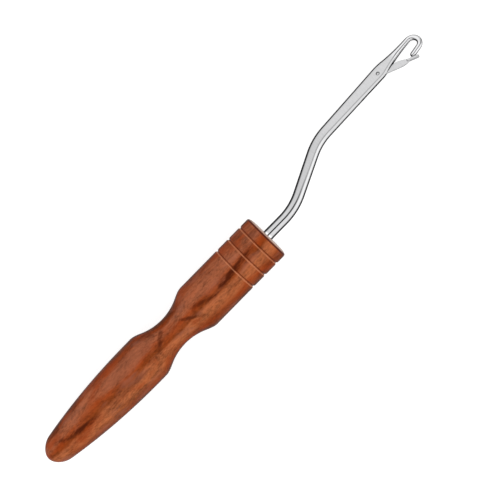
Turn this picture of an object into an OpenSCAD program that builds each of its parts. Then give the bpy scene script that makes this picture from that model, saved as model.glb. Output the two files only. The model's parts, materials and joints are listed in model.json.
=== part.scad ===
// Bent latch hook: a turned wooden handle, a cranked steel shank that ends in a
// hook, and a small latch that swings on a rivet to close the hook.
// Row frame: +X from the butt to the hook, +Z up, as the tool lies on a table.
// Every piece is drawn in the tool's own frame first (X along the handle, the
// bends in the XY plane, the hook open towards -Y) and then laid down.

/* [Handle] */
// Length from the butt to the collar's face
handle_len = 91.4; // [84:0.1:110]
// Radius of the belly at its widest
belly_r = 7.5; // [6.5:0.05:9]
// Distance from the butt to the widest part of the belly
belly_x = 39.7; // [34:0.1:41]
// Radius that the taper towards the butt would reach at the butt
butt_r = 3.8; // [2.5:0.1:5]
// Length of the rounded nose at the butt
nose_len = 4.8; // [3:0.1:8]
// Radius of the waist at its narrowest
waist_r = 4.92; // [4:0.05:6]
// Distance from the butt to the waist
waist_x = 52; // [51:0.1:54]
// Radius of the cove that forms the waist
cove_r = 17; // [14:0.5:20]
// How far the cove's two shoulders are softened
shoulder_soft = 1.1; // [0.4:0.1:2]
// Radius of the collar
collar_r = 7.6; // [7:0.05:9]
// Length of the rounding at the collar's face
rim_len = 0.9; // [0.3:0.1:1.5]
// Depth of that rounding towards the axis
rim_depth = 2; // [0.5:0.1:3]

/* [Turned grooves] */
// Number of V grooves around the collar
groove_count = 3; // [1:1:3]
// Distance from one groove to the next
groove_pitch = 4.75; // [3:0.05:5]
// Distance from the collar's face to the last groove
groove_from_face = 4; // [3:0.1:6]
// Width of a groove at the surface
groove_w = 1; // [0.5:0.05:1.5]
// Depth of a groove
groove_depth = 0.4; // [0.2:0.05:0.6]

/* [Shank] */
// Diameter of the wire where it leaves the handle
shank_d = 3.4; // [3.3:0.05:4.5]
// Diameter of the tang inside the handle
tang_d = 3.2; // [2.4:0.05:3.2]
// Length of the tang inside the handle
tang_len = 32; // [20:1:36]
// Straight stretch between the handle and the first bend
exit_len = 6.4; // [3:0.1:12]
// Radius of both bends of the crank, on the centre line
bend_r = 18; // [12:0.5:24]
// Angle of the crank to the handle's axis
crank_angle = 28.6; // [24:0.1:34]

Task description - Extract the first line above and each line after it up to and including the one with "then laid down.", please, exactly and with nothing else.

The solution -
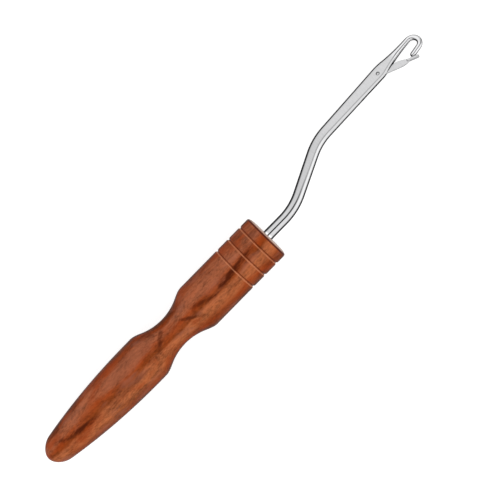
Turn this picture of an object into an OpenSCAD program that builds each of its parts. Then give the bpy scene script that makes this picture from that model, saved as model.glb. Output the two files only. The model's parts, materials and joints are listed in model.json.
=== part.scad ===
// Bent latch hook: a turned wooden handle, a cranked steel shank that ends in a
// hook, and a small latch that swings on a rivet to close the hook.
// Row frame: +X from the butt to the hook, +Z up, as the tool lies on a table.
// Every piece is drawn in the tool's own frame first (X along the handle, the
// bends in the XY plane, the hook open towards -Y) and then laid down.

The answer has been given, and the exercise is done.